The Exact Uncertainty Relation and Geometric Speed Limits in Krylov Space
Mohsen Alishahiha, Souvik Banerjee
TL;DR
The paper introduces a geometric reformulation of Hall's exact uncertainty relation in Krylov space, showing that operator evolution occurs on a unit Krylov sphere at a constant speed set by the first Lanczos coefficient $b_1$. This yields a universal, linear quantum speed limit $\\ell_K(t)=b_1 t$ that holds for all Hamiltonians, while higher Lanczos coefficients govern curvature and torsion of the trajectory.

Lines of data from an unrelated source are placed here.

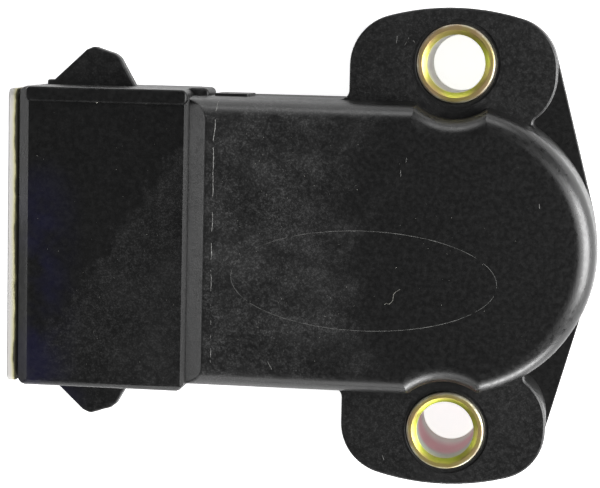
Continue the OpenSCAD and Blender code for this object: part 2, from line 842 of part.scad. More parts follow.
// Places of the two stakes in the wiper's own frame, where +X points away from the rotor axis
stake_y = -finger_len - wiper_base_w / 2;
stake_places = [[collector_r, stake_y], [resistive_r - finger_w / 4, stake_y]];

module stakes(r, top) {
    rotate([0, 0, wiper_rest_angle])
        for (place = stake_places) translate([place.x, place.y, disc_top - disc_t / 2])
            cylinder(h = top - disc_top + disc_t / 2, r = r);
}

// One finger, drawn in the wiper's Y and Z: it rises from the base and turns over at its tip
module finger(x) {
    high = track_z - finger_gap;
    low = high - finger_curl;
    half_tip = wiper_t;
    t = wiper_t;
    along_x(x - finger_w / 2, x + finger_w / 2) polygon([
        [-finger_len, disc_top], [t - finger_len, disc_top], [t - half_tip - t / 2, low],
        [t - half_tip, high - t], [half_tip, high - t], [half_tip + t, low],
        [half_tip + 2 * t, low + t / 2], [half_tip + t / 2, high], [-half_tip, high],
        [-half_tip - t, low + t / 2], [-finger_len, disc_top + t]
    ]);
}

// Stamped sheet with a base on two stakes, one finger for each track
module wiper() {
    base_low = [collector_r - finger_w, -finger_len - wiper_base_w];
    base_high = [resistive_r + finger_w / 2, overlap - finger_len];
    color(bronze) difference() {
        rotate([0, 0, wiper_rest_angle]) {
            along_z(disc_top, disc_top + wiper_t)
                translate(base_low) square(base_high - base_low);
            finger(collector_r);
            finger(resistive_r);
        }
        stakes(stake_r + run_gap, disc_top + cut);
    }
}

// Bearing and seals

module rotor_bush() {
    bore = hub_r + run_gap;
    color(bronze) difference() {
        union() {
            translate([0, 0, plate_t - bush_depth]) cylinder(h = bush_depth, r = bore + bush_wall);
            translate([0, 0, plate_t]) cylinder(h = bush_flange_t, r = bush_flange_r);
        }
        translate([0, 0, plate_t - bush_depth - cut])
            cylinder(h = bush_depth + bush_flange_t + 2 * cut, r = bore);
    }
}

module thrust_washer() {
    color(steel_grey) translate([0, 0, plate_t + bush_flange_t]) difference() {
        cylinder(h = washer_t, r = washer_r);
        translate([0, 0, -cut]) cylinder(h = washer_t + 2 * cut, r = washer_in);
    }
}

// Lip seal: a band in the plate, and a lip that leans towards the mounting face
module rotor_seal() {
    low = rotor_seal_setback;
    high = rotor_seal_setback + rotor_seal_h;
    lip = hub_r + run_gap;
    band = rotor_seal_r - seal_band_t;
    edge = low + lip_rise;
    color(rubber_black) rotate_extrude() polygon([
        [rotor_seal_r, low], [rotor_seal_r, high], [band - lip_t, high], [lip, edge + lip_land],
        [lip, edge], [lip + lip_t, edge], [band, high - lip_t], [band, low]
    ]);
}

module face_seal() {
    color(rubber_black) rotate_extrude()
        translate([face_seal_r, face_seal_recess + face_seal_d / 2]) circle(d = face_seal_d);
}

module housing_seal() {
    color(rubber_black) along_z(plate_t - bead_depth, plate_t) bead_2d();
}

// Return spring: one round wire swept along a foot, the coils and a head

spring_low = plate_t - pocket_depth + wire_d / 2 + run_gap;
spring_high = disc_z - coil_gap - wire_d / 2;
spring_rise = (spring_high - spring_low) / spring_turns;
ring_sides = 8;
rings_per_turn = 20;

// Points of the wire as [angle, height], all on the spring's mean radius
spring_path = concat(
    [[0, plate_t - pocket_depth - spring_foot + run_gap]],
    [for (i = [0:spring_turns * rings_per_turn])
        [i * 360 / rings_per_turn, spring_low + i * spring_rise / rings_per_turn]],
    [[spring_turns * 360, disc_z + spring_head]]
);

function path_point(i) = concat(spring_r * along(spring_path[i][0]), [spring_path[i][1]]);
function unit(v) = v / norm(v);
function path_heading(i) = unit(
    path_point(min(i + 1, len(spring_path) - 1)) - path_point(max(i - 1, 0)));

// One ring of the wire: outward and sideways directions carry a circle
function wire_ring(i) =
    let (out = concat(along(spring_path[i][0]), [0]))
    let (side = unit(cross(path_heading(i), out)))
    [for (k = [0:ring_sides - 1])
        path_point(i) + wire_d / 2
            * (cos(k * 360 / ring_sides) * out + sin(k * 360 / ring_sides) * side)];

module return_spring() {
    count = len(spring_path);
    last = (count - 1) * ring_sides;
    points = [for (i = [0:count - 1]) each wire_ring(i)];
    sides = [for (i = [0:count - 2], k = [0:ring_sides - 1])
        let (a = i * ring_sides, b = a + ring_sides, n = (k + 1) % ring_sides)
        each [[a + k, a + n, b + n], [a + k, b + n, b + k]]];
    start = [for (k = [0:ring_sides - 1]) ring_sides - 1 - k];
    end = [for (k = [0:ring_sides - 1]) last + k];
    color(steel_grey) polyhedron(points, concat([start, end], sides), convexity = 6);
}

// Board, tracks, terminals

module track_board() {
    color(board_green) along_z(board_z, roof_z) difference() {
        cavity_2d(board_gap);
        circle(pivot_r + board_gap);
        at_posts() circle(post_r + run_gap);
    }
}

module arc_2d(r) {
    intersection() {
        ring_2d(r + track_w / 2, r - track_w / 2);
        sector_2d(2 * cover_r, 180 - arc_half, 180 + arc_half);
    }
}

module resistive_track() {
    color(carbon_black) along_z(track_z, board_z) arc_2d(resistive_r);
}

// Contact springs: a foot on the blade's tail, a riser and a pad under the board
contact_left = cavity_left + contact_setback;
contact_pad = contact_left + contact_foot + contact_run;
contact_right = contact_pad + contact_pad_len;

// A strip with its corners at the given points and half the lead's width to each side
module lead_2d(from, to) {
    low = [min(from.x, to.x), min(from.y, to.y)] - [lead_w, lead_w] / 2;
    high = [max(from.x, to.x), max(from.y, to.y)] + [lead_w, lead_w] / 2;
    translate(low) square(high - low);
}

// End of an arc in the middle of its width
function arc_end(r, side) = r * along(180 - side * arc_half);

module pad_2d(y) {
    translate([contact_pad, y - contact_w / 2]) square([contact_pad_len, contact_w]);
}

// The collector arc with its lead to the signal pad, and a lead from each end of the carbon arc
module silver_tracks() {
    outer_y = resistive_r + track_w / 2 + lead_gap + lead_w / 2;
    pad_x = contact_pad + contact_pad_len / 2;
    inner_x = contact_right + lead_w;
    collector_end = arc_end(collector_r, 1);
    upper = arc_end(resistive_r, 1) + [-lead_w, 0];
    lower = arc_end(resistive_r, -1) + [-lead_w, 0];
    rise_x = collector_end.x + track_w / 2 + lead_w / 2;
    color(silver) along_z(track_z, board_z) {
        arc_2d(collector_r);
        lead_2d([rise_x - lead_w, collector_end.y], [rise_x, collector_end.y]);
        lead_2d([rise_x, collector_end.y], [rise_x, outer_y]);
        lead_2d([pad_x, outer_y], [rise_x, outer_y]);
        lead_2d([pad_x, blade_pitch], [pad_x, outer_y]);
        pad_2d(blade_pitch);
        difference() {
            union() {
                lead_2d([inner_x, upper.y], upper);
                lead_2d([inner_x, 0], [inner_x, upper.y]);
                lead_2d([pad_x, 0], [inner_x, 0]);
                lead_2d([pad_x, lower.y], lower);
                lead_2d([pad_x, -blade_pitch], [pad_x, lower.y]);
            }
            ring_2d(resistive_r + track_w / 2, resistive_r - track_w / 2);
        }
        pad_2d(0);
        pad_2d(-blade_pitch);
    }
}

module terminal(y) {
    tip = block_mouth + blade_setback;
    tail = contact_left + contact_foot + tail_spare;
    half = blade_t / 2;
    color(tin_grey) intersection() {
        translate([0, y, blade_z]) along_y(blade_w) polygon([
            [tip, -half + blade_bevel], [tip + 2 * blade_bevel, -half], [tail, -half],
            [tail, half], [tip + 2 * blade_bevel, half], [tip, half - blade_bevel]
        ]);
        translate([0, y, blade_z - blade_t]) linear_extrude(2 * blade_t) polygon([
            [tip, -blade_w / 2 + blade_bevel], [tip + 2 * blade_bevel, -blade_w / 2],
            [tail, -blade_w / 2], [tail, blade_w / 2], [tip + 2 * blade_bevel, blade_w / 2],
            [tip, blade_w / 2 - blade_bevel]
        ]);
    }
}

module terminal_supply() { terminal(-blade_pitch); }

module terminal_ground() { terminal(0); }

module terminal_signal() { terminal(blade_pitch); }

module contact_spring(y) {
    foot = contact_left + contact_foot;
    t = contact_t;
    color(bronze) translate([0, y, 0]) along_y(contact_w) polygon([
        [contact_left, tail_top], [foot, tail_top], [contact_pad + t, track_z - t],
        [contact_right, track_z - t], [contact_right, track_z], [contact_pad, track_z],
        [foot - t, tail_top + t], [contact_left, tail_top + t]
    ]);
}

module contact_spring_supply() { contact_spring(-blade_pitch); }

module contact_spring_ground() { contact_spring(0); }

module contact_spring_signal() { contact_spring(blade_pitch); }

housing();
back_plate();
bushing_upper();
bushing_lower();
mouth_seal();
rotor();
drive_clip();
rotor_bush();
rotor_seal();
face_seal();
housing_seal();
thrust_washer();
return_spring();
wiper();
track_board();
resistive_track();
silver_tracks();
terminal_supply();
terminal_ground();
terminal_signal();
contact_spring_supply();
contact_spring_ground();
contact_spring_signal();
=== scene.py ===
# %% [markdown]
# # A throttle position sensor, dressed for its picture
#
# The solid model of the sensor is finished: a black moulded housing with two screw ears, two
# metal bushings, a connector and the working parts inside. This script takes those solids as a
# fixed frame and gives them edges, materials, small surface details, light and a camera.

import json
import math

import bmesh
import bpy
from mathutils import Matrix, Vector
from mathutils.bvhtree import BVHTree


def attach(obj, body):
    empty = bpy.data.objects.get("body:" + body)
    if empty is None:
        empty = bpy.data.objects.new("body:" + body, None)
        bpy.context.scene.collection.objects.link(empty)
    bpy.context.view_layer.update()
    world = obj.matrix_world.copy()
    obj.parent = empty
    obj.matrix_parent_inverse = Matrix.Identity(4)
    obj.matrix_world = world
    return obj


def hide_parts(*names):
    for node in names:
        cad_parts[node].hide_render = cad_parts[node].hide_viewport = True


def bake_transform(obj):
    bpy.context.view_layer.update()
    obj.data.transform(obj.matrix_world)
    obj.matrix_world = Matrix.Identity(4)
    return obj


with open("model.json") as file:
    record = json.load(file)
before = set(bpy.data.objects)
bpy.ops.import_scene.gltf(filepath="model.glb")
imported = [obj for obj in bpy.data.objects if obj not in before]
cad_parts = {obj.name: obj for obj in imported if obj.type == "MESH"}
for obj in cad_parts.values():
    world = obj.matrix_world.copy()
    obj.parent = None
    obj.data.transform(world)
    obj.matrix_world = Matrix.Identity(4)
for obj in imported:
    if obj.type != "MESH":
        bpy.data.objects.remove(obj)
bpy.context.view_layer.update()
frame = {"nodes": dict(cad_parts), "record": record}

# %% [markdown]
# ## Units and colours
#
# Blender works in metres, and the part was drawn in millimetres, so one constant turns one into
# the other. Colours are given as sRGB hex values, as in any paint program. A shader needs
# linear light instead, so one function does that conversion for every colour here.

# %% Units and colours
MM = 0.001


def linear(code):
    """An sRGB hex colour as linear red, green, blue and alpha"""
    values = [int(code[i:i + 2], 16) / 255 for i in (0, 2, 4)]
    return [v / 12.92 if v <= 0.04045 else ((v + 0.055) / 1.055) ** 2.4 for v in values] + [1.0]


print("mid grey in linear light:", [round(v, 3) for v in linear("808080")])

# %% [markdown]
# ## Camera
#
# The photograph was taken from nearly straight above, about 20 cm away, with the camera a little
# to the right of the part and above its middle. So the walls that face right and up just show.
# A long lens at that distance is given by where the camera stands, the point it aims at and the
# direction that is up in the picture.

# %% Camera
EYE = Vector((10.515, 20.019, 195.704)) * MM
AIM = Vector((-13.975, -0.055, 10.0)) * MM
PICTURE_UP = Vector((-0.03649, 0.99405, -0.10265))
PICTURE_SIZE = (600, 488)
FOCAL_PIXELS = 2025.3
SENSOR_WIDTH = 36.0

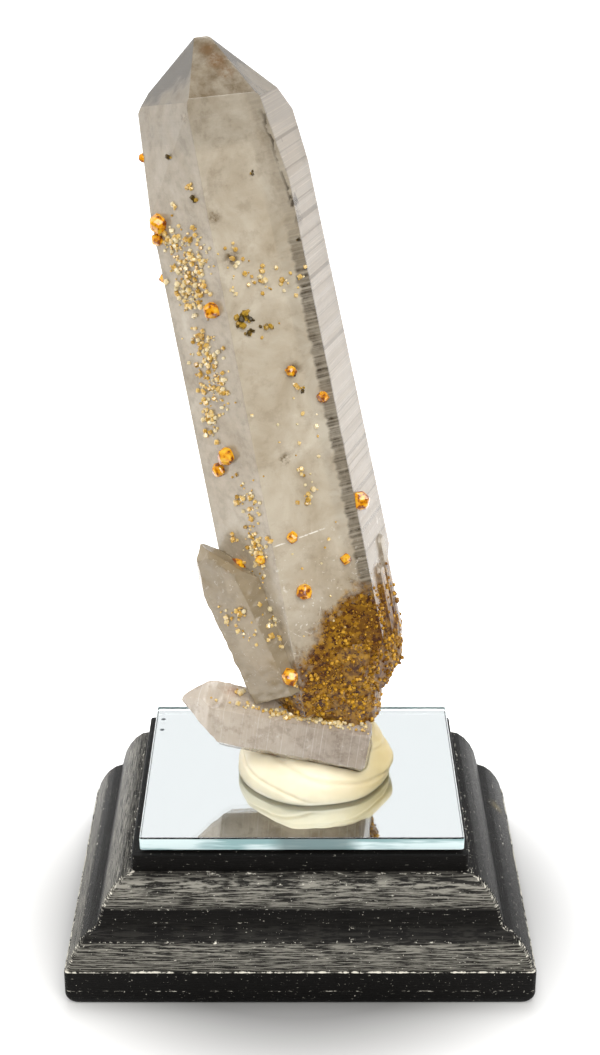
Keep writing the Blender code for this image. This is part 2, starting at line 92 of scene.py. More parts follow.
# Lumps of the stained root: middle, half sizes (mm), breaks, seed
ROOT_LUMPS = (
    ((12.6, 10.2, 68.0), (12.2, 14.0, 10.5), 30, 3),
    ((8.8, 7.2, 57.0), (11.0, 12.6, 12.6), 30, 8),
    ((8.2, 9.8, 50.0), (9.6, 9.4, 9.0), 24, 12),
)
BREAK_SPREAD = 0.09
BREAK_TURN = 0.16

# The stand's moulding from the table up, as reach out from the mirror's edge and height (mm)
STAND_ROUNDS = (
    (16.0, 9.1), (15.4, 11.1), (14.4, 13.0), (13.1, 14.7), (11.4, 16.0), (9.4, 16.7), (8.9, 18.6),
    (8.3, 20.8), (7.2, 22.9), (5.7, 24.8), (3.9, 26.1), (1.5, 26.5),
)
STAND_HEIGHT = 30.7
# How much grey the paint shows at each height, partly dust in its pores and partly painted sheen, strongest
# on the upward rounds where the top light falls; and where its edges are worn and painted bright (mm)
DUST_AND_SHEEN_BANDS = ((0.0, 0.0), (8.9, 0.0), (9.3, 0.4), (10.0, 0.6), (14.2, 0.6), (15.0, 0.05), (20.4, 0.0),
               (21.6, 0.6), (25.4, 0.7), (26.3, 0.3), (26.6, 0.0))
# Bright lines round the stand, partly worn paint and partly painted highlights on its edges (height, share)
WORN_AND_LIT_LINES = ((4.0, 0.7), (9.0, 1.2), (14.9, 0.5), (17.6, 0.35), (20.6, 0.45), (26.4, 0.45))
WORN_AND_LIT_WIDTH = 0.22
MOULDING = (9.1, 26.5)
# Share of dust and painted sheen on each side: much at the front and on the window-lit left, almost none on
# the shaded right
DUST_AND_SHEEN_FRONT, DUST_AND_SHEEN_LEFT, DUST_AND_SHEEN_RIGHT = 0.87, 0.9, 0.03
RUBBED = (50.0, 22.0, 14.0)
MIRROR_SIZE = (75.0, 63.5)
MIRROR_MIDDLE = (0.4, 7.8)
STAND_BACK = 40.35
PINHOLES = ((-35.2, 33.5, 32.9), (-35.2, 28.0, 32.9))

TACK_MIDDLE = (3.4, 8.2)
TACK_HALF = (18.4, 18.2)
TACK_BOTTOM = 34.55
LEAN = 6.0  # how far the tack is undercut at its foot (degrees)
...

The authors derive a Krylov light cone in index space, discuss the distinction between front propagation and geometric displacement, and show that integrability emerges in the linear Krylov flow despite potentially chaotic operator growth. The framework provides a basis-invariant speed law for operator dynamics and clarifies the interplay between chaos and integrability in Krylov dynamics. The results have broad implications for quantum control, information scrambling, and the geometric understanding of operator growth.
Abstract
We show that Hall's exact uncertainty relation acquires a simple geometric form in the Krylov basis generated by the Liouvillian. In this canonical operator frame, the uncertainty equality implies that the operator amplitude vector evolves on the unit Krylov sphere with constant speed fixed solely by the first Lanczos coefficient. This yields an exact linear bound on geometric operator evolution, independent of higher Lanczos coefficients and valid for arbitrary Hamiltonians, integrable or chaotic. Our results provide the first unified geometric interpretation of exact quantum speed limits and operator growth, identifying the first Lanczos coefficient as the intrinsic speed scale of quantum dynamics.